まず、エアコンを冷房モードで15分程度運転させてから、室外機の配管パイプを確認します。もし、配管パイプに霜がついているのであれば、エアコンガスが漏れ出している可能性が高いです。

 

水分がついているだけの場合はエアコンガスが漏れている可能性は低いですが、霜も水分も付着していない場合はガスが不足していることがあります。

 

また、配管が冷たくなっている場合も、ガスが漏れ出している可能性は低いでしょう。

検知液を使用する

正確に検査を行う場合は、一般的に検知液が使用されます。検知液をエアコンガスの漏れが疑われる配管の接合部や劣化部分に吹きかけてみましょう。もし泡が出てくる箇所があるのであれば、そこからエアコンガスが漏れています。

 

検知液を使った方法は、ガス漏れの場所を正確に把握したい場合にもおすすめです。検知液はホームセンターやオンラインショップで購入できます。

エアコンガスの補充は自分でできる?

万が一、エアコンガスが漏れていた場合、業務用エアコン(第一種特定製品)を充填するには冷媒フロン類取扱技術者という資格が必要です。一方、家庭用エアコンであれば自分で補充することは事実上可能です。

 

しかし、現行のエアコンに使用されているR-32は微燃性で引火する恐れがあるため、自分での補充はおすすめできません。ご自身で漏れている箇所を正確に把握するのは難しく、最悪の場合、火災や爆発を起こしてしまう可能性もあります。家庭で業務用エアコンを使っているケースもあるため、安易に行わないようにしましょう。

エアコンガスの補充は業者に任せるのがおすすめ

前述したとおり、エアコンガスが漏れ出していた場合、自分で補充することは基本的には     おすすめできません。
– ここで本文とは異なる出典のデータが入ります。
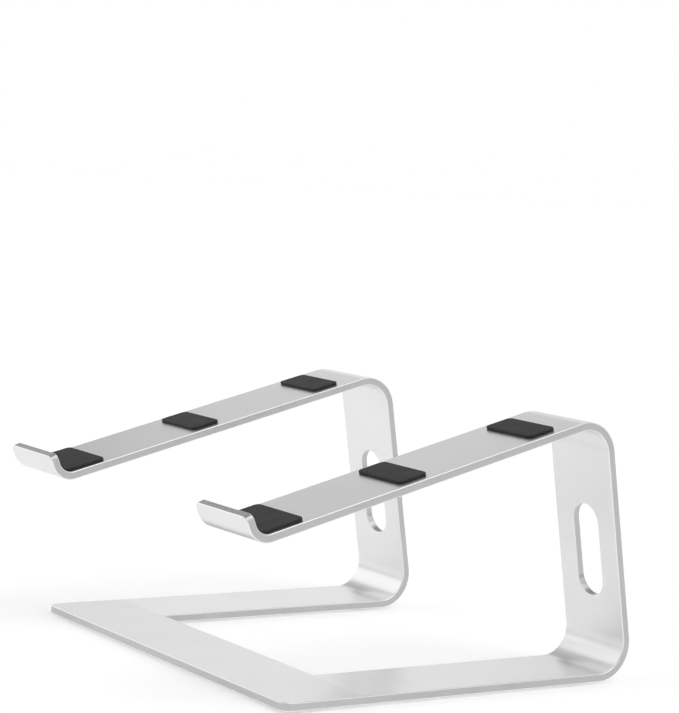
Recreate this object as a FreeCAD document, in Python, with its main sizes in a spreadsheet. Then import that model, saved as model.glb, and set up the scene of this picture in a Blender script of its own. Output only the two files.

適切にエアコンガスを補充するためには、業者に依頼するようにしましょう。

 

業者なら正しい知識やノウハウを持っているため、適切な方法でエアコンガスの補充ができます。

 

ただし、業者が作業を行う場合でも、すでに入手できないエアコンガスを使用している古いエアコンの場合は、補充ができない可能性も高いです。エアコンガスが入手できない場合は、エアコンの買い替えを検討しましょう。

エアコンガスの漏れかな? と思ったら業者に相談しよう

エアコンガスの役割やエアコンに使用されているエアコンガスの種類、漏れていないかどうかの確認方法などを紹介しました。紹介したとおり、エアコンガスは大きく分けると、CFC、HCFC、HFCに分類され、現行のエアコンの多くはHFCが使用されています。

 

エアコンガスは基本的に補充する必要はありませんが、エアコンの効きが悪い場合は漏れているかもしれません。スムーズに原因を突き止め、正しく補充を行うには業者に相談するのがおすすめです。